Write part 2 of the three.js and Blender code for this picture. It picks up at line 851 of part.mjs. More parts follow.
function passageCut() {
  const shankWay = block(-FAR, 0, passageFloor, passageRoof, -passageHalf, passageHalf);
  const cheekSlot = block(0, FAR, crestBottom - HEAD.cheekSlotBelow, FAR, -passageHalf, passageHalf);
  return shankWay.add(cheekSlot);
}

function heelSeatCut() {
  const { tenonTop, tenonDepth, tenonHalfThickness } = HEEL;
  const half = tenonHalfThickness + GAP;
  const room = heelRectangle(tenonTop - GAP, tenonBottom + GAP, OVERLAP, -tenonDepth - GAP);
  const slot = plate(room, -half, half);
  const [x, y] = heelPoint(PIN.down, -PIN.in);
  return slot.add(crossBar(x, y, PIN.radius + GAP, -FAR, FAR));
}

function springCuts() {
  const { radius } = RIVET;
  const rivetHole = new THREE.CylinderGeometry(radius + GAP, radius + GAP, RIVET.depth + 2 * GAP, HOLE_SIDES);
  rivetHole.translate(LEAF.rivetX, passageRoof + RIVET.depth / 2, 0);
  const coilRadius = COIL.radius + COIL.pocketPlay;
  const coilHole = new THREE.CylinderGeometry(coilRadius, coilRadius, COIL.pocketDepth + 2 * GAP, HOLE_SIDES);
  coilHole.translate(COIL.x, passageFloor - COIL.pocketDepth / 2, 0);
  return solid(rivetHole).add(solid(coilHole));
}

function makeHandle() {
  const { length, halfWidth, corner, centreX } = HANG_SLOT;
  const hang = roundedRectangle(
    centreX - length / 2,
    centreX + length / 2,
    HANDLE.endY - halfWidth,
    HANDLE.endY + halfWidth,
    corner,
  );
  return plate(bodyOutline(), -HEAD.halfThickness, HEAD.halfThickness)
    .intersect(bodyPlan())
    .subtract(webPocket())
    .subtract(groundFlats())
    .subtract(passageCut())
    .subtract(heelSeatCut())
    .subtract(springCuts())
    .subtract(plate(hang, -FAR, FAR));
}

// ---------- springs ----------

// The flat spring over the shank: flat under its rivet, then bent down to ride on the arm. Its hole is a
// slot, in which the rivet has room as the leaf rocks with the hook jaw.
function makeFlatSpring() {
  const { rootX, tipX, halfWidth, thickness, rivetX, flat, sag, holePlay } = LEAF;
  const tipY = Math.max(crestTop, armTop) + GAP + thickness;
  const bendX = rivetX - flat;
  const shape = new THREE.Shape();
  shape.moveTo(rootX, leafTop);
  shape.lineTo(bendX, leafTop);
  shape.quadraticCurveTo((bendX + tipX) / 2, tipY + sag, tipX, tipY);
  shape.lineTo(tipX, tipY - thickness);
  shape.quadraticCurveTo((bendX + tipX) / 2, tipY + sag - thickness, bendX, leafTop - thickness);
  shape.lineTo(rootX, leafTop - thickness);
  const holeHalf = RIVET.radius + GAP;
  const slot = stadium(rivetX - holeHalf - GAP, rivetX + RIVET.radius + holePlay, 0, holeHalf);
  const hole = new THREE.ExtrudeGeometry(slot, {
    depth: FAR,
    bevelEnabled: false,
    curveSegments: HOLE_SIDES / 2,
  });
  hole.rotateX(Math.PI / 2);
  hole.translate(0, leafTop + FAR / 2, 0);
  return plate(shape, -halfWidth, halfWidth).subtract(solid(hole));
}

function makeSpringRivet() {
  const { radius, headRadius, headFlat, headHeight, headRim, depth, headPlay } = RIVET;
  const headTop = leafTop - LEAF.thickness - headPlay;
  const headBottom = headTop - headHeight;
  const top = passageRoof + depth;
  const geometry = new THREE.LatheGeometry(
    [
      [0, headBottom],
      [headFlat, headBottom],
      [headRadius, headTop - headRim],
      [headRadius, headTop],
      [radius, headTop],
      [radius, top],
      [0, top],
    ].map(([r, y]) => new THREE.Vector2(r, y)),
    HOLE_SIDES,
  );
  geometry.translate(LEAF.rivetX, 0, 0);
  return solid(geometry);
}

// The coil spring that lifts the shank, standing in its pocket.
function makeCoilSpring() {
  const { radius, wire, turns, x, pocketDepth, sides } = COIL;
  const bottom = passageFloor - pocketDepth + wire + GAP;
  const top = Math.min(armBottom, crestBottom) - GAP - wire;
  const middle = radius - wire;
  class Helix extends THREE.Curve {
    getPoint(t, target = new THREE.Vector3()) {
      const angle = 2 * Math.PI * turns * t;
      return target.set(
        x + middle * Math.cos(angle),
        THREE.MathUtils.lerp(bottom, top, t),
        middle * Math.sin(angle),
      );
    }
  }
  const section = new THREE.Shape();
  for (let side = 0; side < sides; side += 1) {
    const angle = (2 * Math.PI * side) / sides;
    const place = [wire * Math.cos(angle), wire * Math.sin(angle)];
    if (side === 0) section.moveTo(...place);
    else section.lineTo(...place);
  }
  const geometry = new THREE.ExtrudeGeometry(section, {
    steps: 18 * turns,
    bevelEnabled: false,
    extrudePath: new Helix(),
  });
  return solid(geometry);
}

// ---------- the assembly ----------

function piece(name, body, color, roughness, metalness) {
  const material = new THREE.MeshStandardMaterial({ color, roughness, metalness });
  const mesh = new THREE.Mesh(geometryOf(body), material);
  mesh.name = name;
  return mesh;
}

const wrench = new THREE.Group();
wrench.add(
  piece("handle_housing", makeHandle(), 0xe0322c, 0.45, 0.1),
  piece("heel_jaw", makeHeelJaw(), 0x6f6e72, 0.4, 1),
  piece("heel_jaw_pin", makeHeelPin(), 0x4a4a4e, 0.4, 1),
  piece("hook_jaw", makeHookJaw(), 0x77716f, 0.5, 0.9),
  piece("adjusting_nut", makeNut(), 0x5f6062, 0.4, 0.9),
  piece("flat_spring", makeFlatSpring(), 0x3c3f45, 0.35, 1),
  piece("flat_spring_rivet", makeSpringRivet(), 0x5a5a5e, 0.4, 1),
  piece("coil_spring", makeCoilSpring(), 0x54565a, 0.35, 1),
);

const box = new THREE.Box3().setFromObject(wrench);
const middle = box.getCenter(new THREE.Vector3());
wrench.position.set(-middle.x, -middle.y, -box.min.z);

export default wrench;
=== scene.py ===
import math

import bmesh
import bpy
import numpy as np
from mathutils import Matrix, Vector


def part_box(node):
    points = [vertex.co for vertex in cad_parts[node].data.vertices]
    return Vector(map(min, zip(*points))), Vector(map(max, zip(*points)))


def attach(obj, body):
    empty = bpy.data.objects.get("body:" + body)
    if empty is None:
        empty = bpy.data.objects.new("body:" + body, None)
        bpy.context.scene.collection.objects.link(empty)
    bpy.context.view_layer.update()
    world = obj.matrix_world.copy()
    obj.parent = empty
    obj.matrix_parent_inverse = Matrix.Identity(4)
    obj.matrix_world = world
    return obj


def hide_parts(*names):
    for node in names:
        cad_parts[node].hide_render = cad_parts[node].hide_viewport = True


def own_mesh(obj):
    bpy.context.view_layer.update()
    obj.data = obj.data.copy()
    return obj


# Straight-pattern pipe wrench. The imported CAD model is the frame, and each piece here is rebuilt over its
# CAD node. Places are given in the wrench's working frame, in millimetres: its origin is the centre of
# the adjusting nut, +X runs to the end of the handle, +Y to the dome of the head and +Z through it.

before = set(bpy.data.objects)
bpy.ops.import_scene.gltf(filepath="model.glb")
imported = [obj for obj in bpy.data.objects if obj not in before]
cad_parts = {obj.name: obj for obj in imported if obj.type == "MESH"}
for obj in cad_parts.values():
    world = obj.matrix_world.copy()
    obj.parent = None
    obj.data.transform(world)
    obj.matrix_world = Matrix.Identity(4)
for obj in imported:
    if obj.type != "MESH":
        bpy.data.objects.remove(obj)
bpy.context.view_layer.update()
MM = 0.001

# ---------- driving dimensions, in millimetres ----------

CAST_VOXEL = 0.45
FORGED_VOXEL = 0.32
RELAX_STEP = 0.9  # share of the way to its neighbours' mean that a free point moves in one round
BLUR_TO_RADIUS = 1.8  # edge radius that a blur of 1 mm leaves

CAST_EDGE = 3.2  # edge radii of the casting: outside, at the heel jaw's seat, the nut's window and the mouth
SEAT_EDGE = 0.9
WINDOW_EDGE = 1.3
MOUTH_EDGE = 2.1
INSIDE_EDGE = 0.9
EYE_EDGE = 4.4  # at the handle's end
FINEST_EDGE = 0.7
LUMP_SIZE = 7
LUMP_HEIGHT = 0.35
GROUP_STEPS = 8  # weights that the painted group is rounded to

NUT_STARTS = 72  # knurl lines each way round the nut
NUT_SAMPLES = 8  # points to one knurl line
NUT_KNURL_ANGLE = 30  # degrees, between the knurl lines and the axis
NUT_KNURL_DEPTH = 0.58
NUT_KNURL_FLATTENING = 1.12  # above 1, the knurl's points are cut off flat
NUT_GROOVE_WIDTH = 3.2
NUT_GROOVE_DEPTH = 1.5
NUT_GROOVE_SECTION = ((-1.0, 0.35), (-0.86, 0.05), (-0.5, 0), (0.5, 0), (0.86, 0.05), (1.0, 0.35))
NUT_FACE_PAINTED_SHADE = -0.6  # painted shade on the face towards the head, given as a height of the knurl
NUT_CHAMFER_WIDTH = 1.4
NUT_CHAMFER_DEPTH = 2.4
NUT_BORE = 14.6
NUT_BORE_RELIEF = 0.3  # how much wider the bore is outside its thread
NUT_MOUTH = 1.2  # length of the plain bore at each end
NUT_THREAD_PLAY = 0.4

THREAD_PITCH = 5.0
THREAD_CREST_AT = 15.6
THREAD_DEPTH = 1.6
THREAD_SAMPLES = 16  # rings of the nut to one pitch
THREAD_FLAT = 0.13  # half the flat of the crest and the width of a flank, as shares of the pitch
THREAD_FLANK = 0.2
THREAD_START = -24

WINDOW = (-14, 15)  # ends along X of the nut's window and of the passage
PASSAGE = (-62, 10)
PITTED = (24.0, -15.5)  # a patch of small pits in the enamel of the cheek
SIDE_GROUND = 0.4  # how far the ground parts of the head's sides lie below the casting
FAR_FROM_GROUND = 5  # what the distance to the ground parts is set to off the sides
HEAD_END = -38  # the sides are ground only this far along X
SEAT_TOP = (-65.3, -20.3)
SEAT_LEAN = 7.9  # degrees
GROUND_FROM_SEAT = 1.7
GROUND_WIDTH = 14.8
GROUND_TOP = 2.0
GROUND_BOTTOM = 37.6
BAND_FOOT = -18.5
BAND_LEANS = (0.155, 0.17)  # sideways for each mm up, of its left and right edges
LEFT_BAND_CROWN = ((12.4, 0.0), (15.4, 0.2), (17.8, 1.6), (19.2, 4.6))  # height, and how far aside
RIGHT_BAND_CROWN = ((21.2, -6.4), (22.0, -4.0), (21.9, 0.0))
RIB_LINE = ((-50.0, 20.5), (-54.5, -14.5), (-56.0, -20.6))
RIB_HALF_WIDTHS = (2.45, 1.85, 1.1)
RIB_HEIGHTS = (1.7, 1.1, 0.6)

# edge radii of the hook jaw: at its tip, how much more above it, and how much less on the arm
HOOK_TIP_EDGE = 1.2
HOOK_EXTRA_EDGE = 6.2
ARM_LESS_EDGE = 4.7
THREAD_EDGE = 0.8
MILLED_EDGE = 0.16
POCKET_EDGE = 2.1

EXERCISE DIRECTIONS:
Repeat these lines exactly and nothing more: the one containing "const box = new", the one containing "if empty is", and all the lines between.

SOLVED EXERCISE:
const box = new THREE.Box3().setFromObject(wrench);
const middle = box.getCenter(new THREE.Vector3());
wrench.position.set(-middle.x, -middle.y, -box.min.z);

export default wrench;
=== scene.py ===
import math

import bmesh
import bpy
import numpy as np
from mathutils import Matrix, Vector


def part_box(node):
    points = [vertex.co for vertex in cad_parts[node].data.vertices]
    return Vector(map(min, zip(*points))), Vector(map(max, zip(*points)))


def attach(obj, body):
    empty = bpy.data.objects.get("body:" + body)
    if empty is None:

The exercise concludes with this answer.